The girl, fascinated, saw the water curl and eddy and whiten about their knees; she saw it surge onward and rise about the hubs of the slow turning wheels. Higher it came and higher until the rushing sound of it filled her ears, the dark yellow flash of it filled her eyes and she sat breathless and rigid. … A quick glance showed her the man, Thornton, still above them on the bank of the stream. She noted that he had drawn a little closer to the water's edge.
They were half way across, fairly in midstream, and Hap Smith, utterly oblivious of his one passenger, cursing mightily, when the mishap came. The mad stream, rolling its rocks and boulders and jagged tree trunks, had gouged holes in the bank here and there and had digged similar holes in the uneven bed itself. Into such a hole the two horses on the lower side floundered, with no warning and with disastrous suddenness. Then went down, until only their heads were above the current. They lost all solid ground under their threshing hoofs and, as they rose a little, began to swim, flailing about desperately. Hap Smith yelled at them, yanked at his reins, seeking to turn them straight down stream for a spell until the hole be passed.
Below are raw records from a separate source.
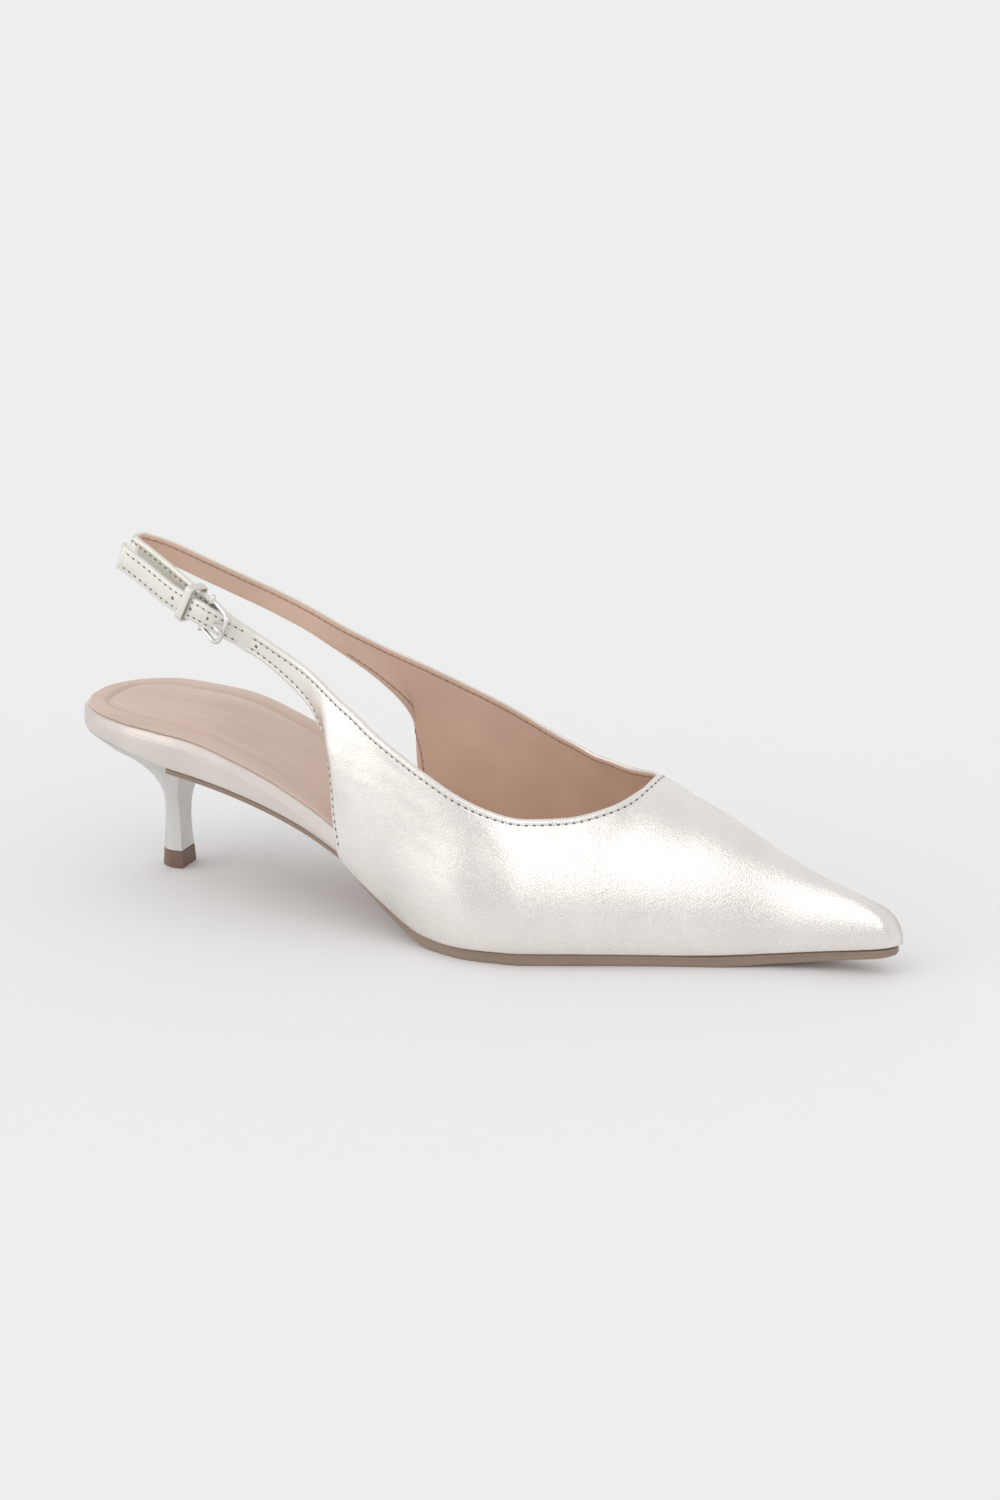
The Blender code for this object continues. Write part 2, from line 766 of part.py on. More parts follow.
def make_heel(silver, brown):
    loops = []
    top = HEEL[0][0] * SEAT_HEIGHT
    limit = (SOLE_START * LENGTH - GAP) / LENGTH
    seat = []
    round_end = 1 - HEEL_SHOULDER
    full = half_width(limit) - HEEL_INSET
    for x, y in heel_loop(0, 1, 1, 0):
        share = HEEL_BACK + (limit - HEEL_BACK) * x
        half = half_width(share) - HEEL_INSET
        reach = full
        if x <= round_end:
            reach = half / max(np.sqrt(1 - ((round_end - x) / round_end) ** 2), 0.2)
        across = np.clip(np.clip(y, -1, 1) * reach, -half, half)
        seat.append((share * LENGTH, centre_line(share) + across, board_under(share) - GAP / 2))
    loops.append(np.array(seat))
    for height, back, front, half, middle in HEEL:
        z = height * SEAT_HEIGHT
        loop = heel_loop(back * LENGTH, front * LENGTH, half * BALL_WIDTH, middle * BALL_WIDTH)
        tilt = (z / top) ** SEAT_TILT_POWER
        loops.append(np.array([(x, y, z + tilt * (SEAT_TILT_RISE - SEAT_TILT_SLOPE * x)) for x, y in loop]))
    made = tube_solid("heel", loops, silver)
    height, back, front, half, middle = HEEL[-1]
    tip = []
    for z, grow in ((height * SEAT_HEIGHT - GAP / 2, 0.0), (0.0, TIP_SPREAD)):
        loop = heel_loop(
            back * LENGTH - grow, front * LENGTH + grow, half * BALL_WIDTH + grow, middle * BALL_WIDTH
        )
        tip.append(np.array([(x, y, z) for x, y in loop]))
    tube_solid("heel_tip", tip, brown)
    return made


def make_upper(silver):
    outer = ring_lines()
    inner = outer - normals(outer) * WALL
    upper = ring_solid("upper", outer, inner, silver)
    tail = tail_solid(silver)
    cut_or_join(upper, tail, "UNION")
    return upper


def make_buckle(upper, steel, silver):
    place = buckle_place()
    ring_of_wire("buckle_frame", frame_path(), WIRE / 2, place, steel)
    long = (FRAME_LONG - WIRE) / 2
    rest = frame_level(long) + WIRE / 2 + GAP + PRONG / 2
    path = [
        (-long + WIRE / 2 + PRONG / 2 + GAP, 0, frame_level(-long)),
        (-long / 3, 0, frame_level(-long) + PRONG_LIFT),
        (long / 3, 0, rest - PRONG_DIP),
        (long - WIRE / 2, 0, rest),
        (long + WIRE / 2, 0, rest),
    ]
    loops = [placed(loop, place) for loop in swept(path, PRONG / 2, 10, False)]
    tube_solid("buckle_prong", loops, steel)
    box = []
    for x in (-SLOT_LONG / 2 - SLOT_BEHIND, SLOT_LONG / 2 + SLOT_AHEAD):
        corner = [
            (x, -SLOT_WIDE / 2, SLOT_CLEAR),
            (x, SLOT_WIDE / 2, SLOT_CLEAR),
            (x, SLOT_WIDE / 2, SLOT_REACH),
            (x, -SLOT_WIDE / 2, SLOT_REACH),
        ]
        box.append(placed(corner, place))
    cutter = tube_solid("slot_helper", box, steel)
    cut_or_join(upper, cutter, "DIFFERENCE")
    make_keeper(silver)


def make_keeper(silver):
    along, down, out = strap_axes(KEEPER_AT)
    top = top_point(KEEPER_AT, -1)
    reach = hermite(column(TAIL, 0), column(TAIL, 1), KEEPER_AT) * BALL_WIDTH
    drop = hermite(column(TAIL, 0), column(TAIL, 2), KEEPER_AT) * SEAT_HEIGHT
    inside = WALL + GAP
    outside = reach + GAP
    high = -GAP - KEEPER_ROOM
    low = STRAP_WIDTH + drop + GAP + KEEPER_ROOM
    window = [(high, -inside), (low, -inside), (low, outside), (high, outside)]
    thick = KEEPER_THICK
    rim = [(high - thick, -inside - thick), (low + thick, -inside - thick)]
    rim += [(low + thick, outside + thick), (high - thick, outside + thick)]
    points = []
    for reach_along in (-KEEPER_LONG / 2, KEEPER_LONG / 2):
        for w, n in [*window, *rim]:
            points.append(top + along * reach_along + down * w + out * n)
    faces = []
    for k in range(4):
        m = (k + 1) % 4
        faces.append((k, m, 8 + m, 8 + k))
        faces.append((4 + m, 4 + k, 12 + k, 12 + m))
        faces.append((m, k, 4 + k, 4 + m))
        faces.append((8 + k, 8 + m, 12 + m, 12 + k))
    solid("strap_keeper", points, faces, silver)


def set_origin():
    """Moves every mesh so that the origin is the middle of the shoe's box, on the floor."""
    shown = [obj for obj in bpy.data.objects if not obj.hide_render]
    points = np.array([vertex.co for obj in shown for vertex in obj.data.vertices])
    low = points.min(axis=0)
    high = points.max(axis=0)
    middle = (low + high) / 2
    for obj in bpy.data.objects:
        obj.data.transform(Matrix.Translation((-middle[0], -middle[1], -low[2])))


def main():
    clear_scene()
    silver = material("metallic_leather", (0.80, 0.76, 0.72), 0.85, 0.34)
    heel_silver = material("heel_cover", (0.72, 0.71, 0.68), 0.6, 0.4)
    beige = material("insole_leather", (0.62, 0.47, 0.37), 0.0, 0.6)
    brown = material("sole_brown", (0.24, 0.16, 0.12), 0.0, 0.6)
    steel = material("buckle_steel", (0.80, 0.79, 0.78), 1.0, 0.15)
    make_board(silver, beige)
    make_outsole(brown)
    make_heel(heel_silver, brown)
    upper = make_upper(silver)
    make_buckle(upper, steel, silver)
    set_origin()


main()
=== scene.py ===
"""Looks of the pointed slingback pump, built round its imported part.

Lengths are millimetres in the shoe's own frame (x from the back of the seat, y to the inner side, z up
from the floor) until each mesh is made, and then metres in the part's frame.
"""

import math

import bmesh
import bpy
import numpy as np
from mathutils import Matrix, Vector

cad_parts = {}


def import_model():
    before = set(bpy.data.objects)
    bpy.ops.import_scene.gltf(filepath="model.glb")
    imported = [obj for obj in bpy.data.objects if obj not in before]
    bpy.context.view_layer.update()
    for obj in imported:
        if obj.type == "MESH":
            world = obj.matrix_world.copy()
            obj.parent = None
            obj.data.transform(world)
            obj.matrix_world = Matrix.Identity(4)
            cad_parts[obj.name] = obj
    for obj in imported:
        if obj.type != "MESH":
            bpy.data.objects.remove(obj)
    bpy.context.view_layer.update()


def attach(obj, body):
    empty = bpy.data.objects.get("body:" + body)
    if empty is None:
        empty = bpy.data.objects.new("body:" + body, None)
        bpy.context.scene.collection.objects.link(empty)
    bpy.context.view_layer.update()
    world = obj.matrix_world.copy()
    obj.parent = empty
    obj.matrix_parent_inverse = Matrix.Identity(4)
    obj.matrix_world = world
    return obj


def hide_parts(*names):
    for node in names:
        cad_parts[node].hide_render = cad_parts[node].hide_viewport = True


MM = 0.001
ORIGIN = np.array([133.407, -2.629, 0.0])

# Named sizes of the shoe
LENGTH = 267.4
BALL_WIDTH = 74.2
SEAT_HEIGHT = 50.0
STRAP_WIDTH = 7.6
WALL = 1.6
GAP = 0.3
BULGE = 1.4
FEATHER_TUCK = 1.4
TUCK_RISE = 5.0
SEAT_ROUND = 0.112
TIP_ROUND = 0.022
BOARD_SHARE = 0.988
THROAT = 0.7082
TOE_ROUND = 0.974
TOE_END = 1.002
TOE_STAY = 9.0
TOE_STAY_FROM = 0.6
CORNER_ROW = 16
INNER_EDGE_LEAN = 0.0105
LEAN_HEIGHTS = (1.15, 1.45)
SOLE_START = 0.155
SOLE_END = 0.991
BUCKLE_AT = 0.2160
KEEPER_AT = 0.1790

PLAN = (
    # x, centre, half
    (0.000, 0.067, 0.331),
    (0.067, 0.055, 0.331),
    (0.112, 0.025, 0.335),
    (0.161, 0.000, 0.345),
    (0.232, -0.011, 0.340),
    (0.322, -0.027, 0.330),
    (0.374, -0.034, 0.344),
    (0.438, -0.040, 0.391),
    (0.494, -0.044, 0.455),
    (0.550, -0.042, 0.500),
    (0.595, -0.030, 0.495),
    (0.643, -0.019, 0.443),
    (0.699, -0.013, 0.364),
    (0.755, -0.009, 0.286),
    (0.808, -0.010, 0.213),
    (0.871, -0.009, 0.125),
    (0.931, -0.004, 0.078),
    (1.000, 0.004, 0.056),
)

PROFILE = (
    # x, top, under
    (0.000, 1.000, 0.874),
    (0.045, 1.002, 0.864),
    (0.082, 1.004, 0.852),
    (0.120, 1.006, 0.826),
    (0.161, 1.000, 0.796),
    (0.189, 0.980, 0.774),
    (0.234, 0.910, 0.724),
    (0.277, 0.828, 0.660),
    (0.322, 0.716, 0.574),
    (0.357, 0.622, 0.492),
    (0.376, 0.566, 0.440),
    (0.394, 0.514, 0.362),
    (0.433, 0.396, 0.218),
    (0.464, 0.300, 0.132),
    (0.494, 0.220, 0.082),
    (0.524, 0.166, 0.070),
    (0.550, 0.142, 0.072),
    (0.650, 0.132, 0.074),
    (0.790, 0.128, 0.068),
    (0.871, 0.152, 0.094),
    (0.931, 0.186, 0.130),
    (1.000, 0.228, 0.178),
)

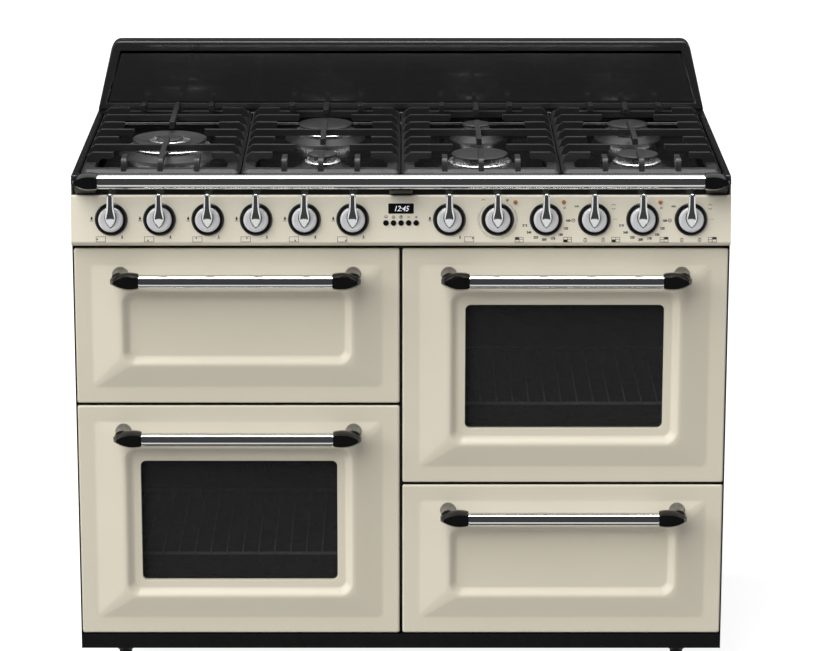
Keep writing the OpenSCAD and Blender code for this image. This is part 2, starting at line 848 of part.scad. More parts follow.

But already another horse was in and engulfed, the wagon careened, was whipped about in the furious struggle, a wheel struck a submerged boulder and Hap Smith leaped one way while Winifred Waverly sprang the other as the awkward stage tipped and went on its side.
She knew on the instant that one had no chance to swim here, no matter how strong the swimmer. For the current was stronger than the mere strength of a human being. She knew that if Hap Smith clung tight to his reins he might be pulled ashore in due time, if all went well for him. She knew that Winifred Waverly had never been in such desperate straits. And finally she understood, and the knowledge was infinitely sweet to her in her moment of need, why the man yonder had been sitting his horse so idly in the rain, and just why he had been waiting.
She did not see him as his horse, striking out valiantly, swimming and finding precarious foothold by turns, bore down upon her; she saw only the yellow, dirty current when she saw anything at all. She could not know when, the first time, he leaned far out and snatched at her … and missed. For at the moment a sucking maelstrom had caught her and whipped her out of his reach and flung her onward, for a little piling the churning water above her head. She did not see when finally he succeeded in that which he had attempted. But she felt his two arms about her and in her heart there was a sudden glow and, though the water battled with the two of them, strangely enough a feeling of safety.
Perhaps it was only because he had planned on the possibility of just this and was ready for it that she came out of Alder Creek alive. He had slipped the loop of his rope about the horn of his saddle, making it secure with an additional half hitch; when he was sure of her he flung himself from the saddle, still keeping the rope in his hand as he took her into his arms. Then, swimming as best he could, seeking to keep her head and his above the water, he left the rest to a certain rangy, yellow-sorrel saddle horse. And as Hap Smith and his struggling team made shore just below the ford, Buck Thornton and Winifred Waverly were drawn to safety by Buck Thornton's horse.
Just as there had been no spoken thanks last night for a kindness rendered, so now on this larger occasion there was no gush of grateful words. He released her slowly and their eyes met. As he turned to help Hap Smith with the frightened horses entangled in their harness, the only words were his:
"A couple of miles farther on you'll pass a ranch house. You can get warm and dry your clothes there. This is the last bad crossing."
And so, lifting his hat, he left her.